The task: Nothing should be output except the lines from the one containing "const lowerReach = lockZ" through the one containing "from mathutils import Matrix, Vector", both ends included, each repeated exactly.
*** Material for this task
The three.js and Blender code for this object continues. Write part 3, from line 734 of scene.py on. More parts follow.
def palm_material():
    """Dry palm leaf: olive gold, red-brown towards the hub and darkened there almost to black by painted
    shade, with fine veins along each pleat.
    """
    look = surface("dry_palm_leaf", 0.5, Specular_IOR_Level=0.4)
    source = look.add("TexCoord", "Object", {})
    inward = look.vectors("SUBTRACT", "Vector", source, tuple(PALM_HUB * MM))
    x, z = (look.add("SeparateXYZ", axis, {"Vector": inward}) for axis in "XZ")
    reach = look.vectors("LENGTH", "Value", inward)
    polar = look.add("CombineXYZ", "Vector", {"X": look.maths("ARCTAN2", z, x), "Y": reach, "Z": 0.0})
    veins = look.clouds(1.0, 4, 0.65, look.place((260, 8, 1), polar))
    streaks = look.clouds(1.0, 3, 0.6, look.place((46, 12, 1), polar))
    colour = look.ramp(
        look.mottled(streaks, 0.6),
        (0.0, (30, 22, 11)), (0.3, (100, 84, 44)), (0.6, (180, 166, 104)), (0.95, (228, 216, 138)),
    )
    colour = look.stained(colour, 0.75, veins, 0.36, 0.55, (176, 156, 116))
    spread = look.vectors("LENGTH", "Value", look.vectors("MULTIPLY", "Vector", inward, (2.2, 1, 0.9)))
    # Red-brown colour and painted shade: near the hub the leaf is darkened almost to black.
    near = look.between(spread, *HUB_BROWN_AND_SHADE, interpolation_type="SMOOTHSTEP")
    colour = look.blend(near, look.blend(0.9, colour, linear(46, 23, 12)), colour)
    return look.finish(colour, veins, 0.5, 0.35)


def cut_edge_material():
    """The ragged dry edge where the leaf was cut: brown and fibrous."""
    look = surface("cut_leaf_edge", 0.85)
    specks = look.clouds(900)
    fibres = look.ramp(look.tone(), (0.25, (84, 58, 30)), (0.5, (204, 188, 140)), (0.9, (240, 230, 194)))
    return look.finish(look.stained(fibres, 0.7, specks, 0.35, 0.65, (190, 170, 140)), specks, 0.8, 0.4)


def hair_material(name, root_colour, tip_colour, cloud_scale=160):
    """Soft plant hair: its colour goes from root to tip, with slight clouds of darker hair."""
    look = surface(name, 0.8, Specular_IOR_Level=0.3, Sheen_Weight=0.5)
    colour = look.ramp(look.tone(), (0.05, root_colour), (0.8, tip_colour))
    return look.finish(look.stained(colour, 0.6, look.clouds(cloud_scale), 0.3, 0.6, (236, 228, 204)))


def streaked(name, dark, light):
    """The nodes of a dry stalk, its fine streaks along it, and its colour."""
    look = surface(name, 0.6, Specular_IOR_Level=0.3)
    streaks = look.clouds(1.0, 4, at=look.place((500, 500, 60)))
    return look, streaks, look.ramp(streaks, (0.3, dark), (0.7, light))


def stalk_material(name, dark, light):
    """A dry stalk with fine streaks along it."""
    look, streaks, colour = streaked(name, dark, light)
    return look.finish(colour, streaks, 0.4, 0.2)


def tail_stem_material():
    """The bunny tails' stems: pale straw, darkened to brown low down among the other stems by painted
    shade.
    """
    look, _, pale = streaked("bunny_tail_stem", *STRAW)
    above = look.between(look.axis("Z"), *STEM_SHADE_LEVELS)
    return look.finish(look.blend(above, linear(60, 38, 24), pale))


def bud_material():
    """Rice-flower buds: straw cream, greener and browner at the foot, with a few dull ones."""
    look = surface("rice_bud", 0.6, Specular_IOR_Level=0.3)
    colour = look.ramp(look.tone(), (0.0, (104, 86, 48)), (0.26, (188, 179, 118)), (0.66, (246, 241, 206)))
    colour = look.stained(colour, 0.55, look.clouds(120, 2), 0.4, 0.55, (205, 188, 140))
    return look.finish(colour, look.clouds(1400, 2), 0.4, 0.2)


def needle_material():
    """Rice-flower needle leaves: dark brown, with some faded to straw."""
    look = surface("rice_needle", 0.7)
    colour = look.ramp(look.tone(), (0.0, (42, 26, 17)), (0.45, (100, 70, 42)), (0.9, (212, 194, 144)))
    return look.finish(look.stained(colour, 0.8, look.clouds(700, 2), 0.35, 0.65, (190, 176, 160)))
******
*** Material for this task
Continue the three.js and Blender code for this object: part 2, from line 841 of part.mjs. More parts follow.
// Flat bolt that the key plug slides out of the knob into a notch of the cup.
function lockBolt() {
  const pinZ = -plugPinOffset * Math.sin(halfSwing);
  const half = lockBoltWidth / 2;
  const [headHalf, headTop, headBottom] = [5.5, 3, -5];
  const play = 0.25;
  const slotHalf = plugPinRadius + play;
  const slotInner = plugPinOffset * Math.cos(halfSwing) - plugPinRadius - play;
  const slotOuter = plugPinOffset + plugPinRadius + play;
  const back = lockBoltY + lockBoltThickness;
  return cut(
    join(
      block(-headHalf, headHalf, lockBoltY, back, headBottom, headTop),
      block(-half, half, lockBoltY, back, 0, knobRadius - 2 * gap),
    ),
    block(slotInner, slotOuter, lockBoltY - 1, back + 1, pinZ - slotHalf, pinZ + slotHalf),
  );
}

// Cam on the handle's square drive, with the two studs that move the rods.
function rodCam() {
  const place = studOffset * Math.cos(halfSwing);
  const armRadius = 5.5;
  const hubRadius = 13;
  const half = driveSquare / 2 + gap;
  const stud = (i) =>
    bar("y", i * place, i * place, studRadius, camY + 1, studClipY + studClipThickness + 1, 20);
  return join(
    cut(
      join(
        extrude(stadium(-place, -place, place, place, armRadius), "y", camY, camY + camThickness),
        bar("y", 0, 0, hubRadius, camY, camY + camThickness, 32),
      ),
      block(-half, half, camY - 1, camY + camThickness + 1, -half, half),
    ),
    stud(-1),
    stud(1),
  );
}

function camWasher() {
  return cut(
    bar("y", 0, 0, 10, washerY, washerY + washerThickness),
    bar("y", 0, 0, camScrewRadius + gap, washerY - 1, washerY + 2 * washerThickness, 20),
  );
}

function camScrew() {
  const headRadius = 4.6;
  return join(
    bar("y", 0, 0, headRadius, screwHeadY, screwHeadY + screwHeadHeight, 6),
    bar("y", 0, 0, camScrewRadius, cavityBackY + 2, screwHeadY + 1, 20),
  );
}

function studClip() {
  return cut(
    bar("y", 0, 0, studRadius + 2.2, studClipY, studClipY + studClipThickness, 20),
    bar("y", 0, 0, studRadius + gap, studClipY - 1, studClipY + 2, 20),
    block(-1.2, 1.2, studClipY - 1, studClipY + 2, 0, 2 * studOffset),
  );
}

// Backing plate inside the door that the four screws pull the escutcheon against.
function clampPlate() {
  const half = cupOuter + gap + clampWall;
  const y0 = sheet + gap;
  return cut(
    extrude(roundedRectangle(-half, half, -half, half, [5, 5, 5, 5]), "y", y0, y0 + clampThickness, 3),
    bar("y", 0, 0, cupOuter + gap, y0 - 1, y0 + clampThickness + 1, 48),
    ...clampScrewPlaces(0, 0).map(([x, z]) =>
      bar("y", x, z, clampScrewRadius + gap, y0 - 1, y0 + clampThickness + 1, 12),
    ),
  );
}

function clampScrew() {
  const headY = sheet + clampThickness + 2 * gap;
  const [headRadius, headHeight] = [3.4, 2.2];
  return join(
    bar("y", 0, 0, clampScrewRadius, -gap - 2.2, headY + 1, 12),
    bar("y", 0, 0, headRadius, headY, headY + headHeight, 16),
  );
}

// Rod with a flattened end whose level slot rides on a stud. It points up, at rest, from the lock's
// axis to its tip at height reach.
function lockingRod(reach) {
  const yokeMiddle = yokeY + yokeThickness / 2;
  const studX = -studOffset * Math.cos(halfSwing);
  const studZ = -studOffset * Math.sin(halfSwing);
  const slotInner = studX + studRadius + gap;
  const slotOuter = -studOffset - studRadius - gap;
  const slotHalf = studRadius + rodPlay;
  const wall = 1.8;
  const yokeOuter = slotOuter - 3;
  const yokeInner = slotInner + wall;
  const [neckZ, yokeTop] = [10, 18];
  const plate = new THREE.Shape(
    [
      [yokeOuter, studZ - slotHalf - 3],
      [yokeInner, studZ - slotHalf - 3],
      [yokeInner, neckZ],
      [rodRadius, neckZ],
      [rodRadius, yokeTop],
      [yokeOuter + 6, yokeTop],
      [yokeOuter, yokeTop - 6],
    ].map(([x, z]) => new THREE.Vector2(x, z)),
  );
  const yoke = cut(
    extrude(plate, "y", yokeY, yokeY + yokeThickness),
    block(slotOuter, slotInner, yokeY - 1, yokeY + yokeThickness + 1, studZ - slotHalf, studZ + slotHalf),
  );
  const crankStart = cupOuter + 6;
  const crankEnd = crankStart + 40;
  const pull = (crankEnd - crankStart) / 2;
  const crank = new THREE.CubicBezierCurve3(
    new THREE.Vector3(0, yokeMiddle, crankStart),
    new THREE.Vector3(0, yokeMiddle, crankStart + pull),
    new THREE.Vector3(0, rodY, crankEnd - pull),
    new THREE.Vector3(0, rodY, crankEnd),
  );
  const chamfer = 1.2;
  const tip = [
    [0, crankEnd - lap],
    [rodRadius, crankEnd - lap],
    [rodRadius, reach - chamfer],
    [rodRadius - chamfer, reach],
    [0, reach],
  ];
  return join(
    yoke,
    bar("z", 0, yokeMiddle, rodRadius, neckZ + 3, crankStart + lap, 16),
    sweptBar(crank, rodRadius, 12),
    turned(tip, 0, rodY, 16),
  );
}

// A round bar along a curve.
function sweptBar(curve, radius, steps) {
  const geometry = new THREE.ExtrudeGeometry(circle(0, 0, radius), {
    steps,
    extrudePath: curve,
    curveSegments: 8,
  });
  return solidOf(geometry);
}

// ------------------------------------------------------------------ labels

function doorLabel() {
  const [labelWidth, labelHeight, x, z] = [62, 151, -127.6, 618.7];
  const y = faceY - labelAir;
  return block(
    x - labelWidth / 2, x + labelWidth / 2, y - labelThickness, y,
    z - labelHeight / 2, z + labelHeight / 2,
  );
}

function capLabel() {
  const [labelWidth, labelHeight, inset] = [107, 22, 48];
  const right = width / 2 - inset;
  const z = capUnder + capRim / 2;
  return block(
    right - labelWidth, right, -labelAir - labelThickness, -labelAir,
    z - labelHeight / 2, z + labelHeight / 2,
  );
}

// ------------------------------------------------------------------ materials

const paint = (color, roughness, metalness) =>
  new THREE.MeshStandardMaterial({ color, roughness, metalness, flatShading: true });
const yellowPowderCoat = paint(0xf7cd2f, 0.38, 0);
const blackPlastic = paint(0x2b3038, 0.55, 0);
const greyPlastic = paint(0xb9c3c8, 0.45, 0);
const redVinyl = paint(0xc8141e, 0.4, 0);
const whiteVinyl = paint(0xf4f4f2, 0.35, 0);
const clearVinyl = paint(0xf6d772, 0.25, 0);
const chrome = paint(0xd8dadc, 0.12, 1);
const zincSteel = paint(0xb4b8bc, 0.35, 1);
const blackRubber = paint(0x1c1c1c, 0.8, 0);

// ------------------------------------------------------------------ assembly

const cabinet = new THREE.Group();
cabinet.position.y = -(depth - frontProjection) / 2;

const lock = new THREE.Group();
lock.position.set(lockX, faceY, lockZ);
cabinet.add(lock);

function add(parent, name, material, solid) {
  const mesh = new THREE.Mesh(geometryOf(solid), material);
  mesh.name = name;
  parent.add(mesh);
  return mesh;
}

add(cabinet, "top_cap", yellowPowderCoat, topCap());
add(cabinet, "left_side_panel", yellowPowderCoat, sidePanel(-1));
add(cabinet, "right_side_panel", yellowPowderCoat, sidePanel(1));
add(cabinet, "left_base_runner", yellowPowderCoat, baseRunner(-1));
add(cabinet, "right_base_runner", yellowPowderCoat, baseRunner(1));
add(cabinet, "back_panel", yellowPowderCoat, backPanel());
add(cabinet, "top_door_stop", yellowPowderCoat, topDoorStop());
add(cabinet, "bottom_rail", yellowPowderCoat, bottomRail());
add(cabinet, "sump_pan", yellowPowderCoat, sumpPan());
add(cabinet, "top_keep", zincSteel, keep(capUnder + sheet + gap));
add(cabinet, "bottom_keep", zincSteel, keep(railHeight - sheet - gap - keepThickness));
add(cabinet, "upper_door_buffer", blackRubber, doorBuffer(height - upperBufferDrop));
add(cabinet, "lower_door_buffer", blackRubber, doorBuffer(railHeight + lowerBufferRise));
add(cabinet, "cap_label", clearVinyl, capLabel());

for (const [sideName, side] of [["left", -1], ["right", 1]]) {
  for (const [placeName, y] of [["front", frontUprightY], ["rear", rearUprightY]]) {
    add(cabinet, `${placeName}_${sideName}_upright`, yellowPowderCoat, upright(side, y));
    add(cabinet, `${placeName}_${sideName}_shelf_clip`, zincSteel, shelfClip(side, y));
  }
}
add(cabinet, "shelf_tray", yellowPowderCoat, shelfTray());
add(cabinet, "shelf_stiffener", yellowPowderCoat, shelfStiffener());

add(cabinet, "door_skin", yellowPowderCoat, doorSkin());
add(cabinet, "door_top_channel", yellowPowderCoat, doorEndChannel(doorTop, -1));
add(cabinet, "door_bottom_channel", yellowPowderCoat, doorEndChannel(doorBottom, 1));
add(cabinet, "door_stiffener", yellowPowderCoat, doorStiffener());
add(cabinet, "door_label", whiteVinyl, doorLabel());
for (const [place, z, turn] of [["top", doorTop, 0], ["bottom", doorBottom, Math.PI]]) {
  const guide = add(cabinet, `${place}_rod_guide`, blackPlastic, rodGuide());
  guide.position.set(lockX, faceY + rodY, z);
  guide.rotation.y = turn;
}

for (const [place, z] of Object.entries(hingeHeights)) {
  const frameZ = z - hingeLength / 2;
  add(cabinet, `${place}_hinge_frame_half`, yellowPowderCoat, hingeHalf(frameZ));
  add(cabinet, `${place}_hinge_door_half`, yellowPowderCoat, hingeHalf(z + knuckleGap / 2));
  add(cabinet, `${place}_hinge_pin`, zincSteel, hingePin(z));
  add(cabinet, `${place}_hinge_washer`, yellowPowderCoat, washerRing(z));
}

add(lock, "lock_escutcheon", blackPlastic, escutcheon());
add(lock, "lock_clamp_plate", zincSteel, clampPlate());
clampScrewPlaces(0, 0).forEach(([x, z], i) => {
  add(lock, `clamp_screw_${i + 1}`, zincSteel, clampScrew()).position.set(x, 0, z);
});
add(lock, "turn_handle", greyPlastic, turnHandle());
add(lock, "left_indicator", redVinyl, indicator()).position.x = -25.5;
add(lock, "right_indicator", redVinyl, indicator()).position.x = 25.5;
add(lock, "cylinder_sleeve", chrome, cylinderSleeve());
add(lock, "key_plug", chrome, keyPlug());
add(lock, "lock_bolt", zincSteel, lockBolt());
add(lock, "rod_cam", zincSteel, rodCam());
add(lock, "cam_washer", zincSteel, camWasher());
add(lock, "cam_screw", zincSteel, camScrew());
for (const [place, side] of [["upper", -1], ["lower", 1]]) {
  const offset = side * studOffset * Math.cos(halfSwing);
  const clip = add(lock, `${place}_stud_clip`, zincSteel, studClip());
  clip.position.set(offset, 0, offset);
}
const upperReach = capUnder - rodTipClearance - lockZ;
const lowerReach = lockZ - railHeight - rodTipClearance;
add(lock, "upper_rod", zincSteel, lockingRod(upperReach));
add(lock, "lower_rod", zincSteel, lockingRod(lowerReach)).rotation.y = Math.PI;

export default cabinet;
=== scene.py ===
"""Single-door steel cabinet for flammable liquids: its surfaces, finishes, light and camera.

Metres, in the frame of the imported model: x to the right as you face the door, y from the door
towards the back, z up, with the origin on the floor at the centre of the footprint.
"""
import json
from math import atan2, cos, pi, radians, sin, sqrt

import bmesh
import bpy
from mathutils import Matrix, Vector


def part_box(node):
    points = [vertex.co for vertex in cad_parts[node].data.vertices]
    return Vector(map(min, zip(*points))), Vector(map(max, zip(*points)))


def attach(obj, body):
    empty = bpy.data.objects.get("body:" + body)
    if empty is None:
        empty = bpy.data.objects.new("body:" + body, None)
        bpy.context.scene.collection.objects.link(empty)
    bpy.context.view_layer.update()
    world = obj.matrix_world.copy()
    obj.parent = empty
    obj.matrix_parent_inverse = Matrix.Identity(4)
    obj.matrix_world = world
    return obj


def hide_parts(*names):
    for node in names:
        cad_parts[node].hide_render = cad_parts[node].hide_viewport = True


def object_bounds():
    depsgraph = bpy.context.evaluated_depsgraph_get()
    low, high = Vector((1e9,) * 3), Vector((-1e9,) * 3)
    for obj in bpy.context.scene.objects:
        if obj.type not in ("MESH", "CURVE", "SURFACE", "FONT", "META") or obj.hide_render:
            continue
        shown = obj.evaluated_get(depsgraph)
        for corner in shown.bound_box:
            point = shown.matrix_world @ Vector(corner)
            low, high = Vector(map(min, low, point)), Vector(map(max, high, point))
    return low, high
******
Completed task:
const lowerReach = lockZ - railHeight - rodTipClearance;
add(lock, "upper_rod", zincSteel, lockingRod(upperReach));
add(lock, "lower_rod", zincSteel, lockingRod(lowerReach)).rotation.y = Math.PI;

export default cabinet;
=== scene.py ===
"""Single-door steel cabinet for flammable liquids: its surfaces, finishes, light and camera.

Metres, in the frame of the imported model: x to the right as you face the door, y from the door
towards the back, z up, with the origin on the floor at the centre of the footprint.
"""
import json
from math import atan2, cos, pi, radians, sin, sqrt

import bmesh
import bpy
from mathutils import Matrix, Vector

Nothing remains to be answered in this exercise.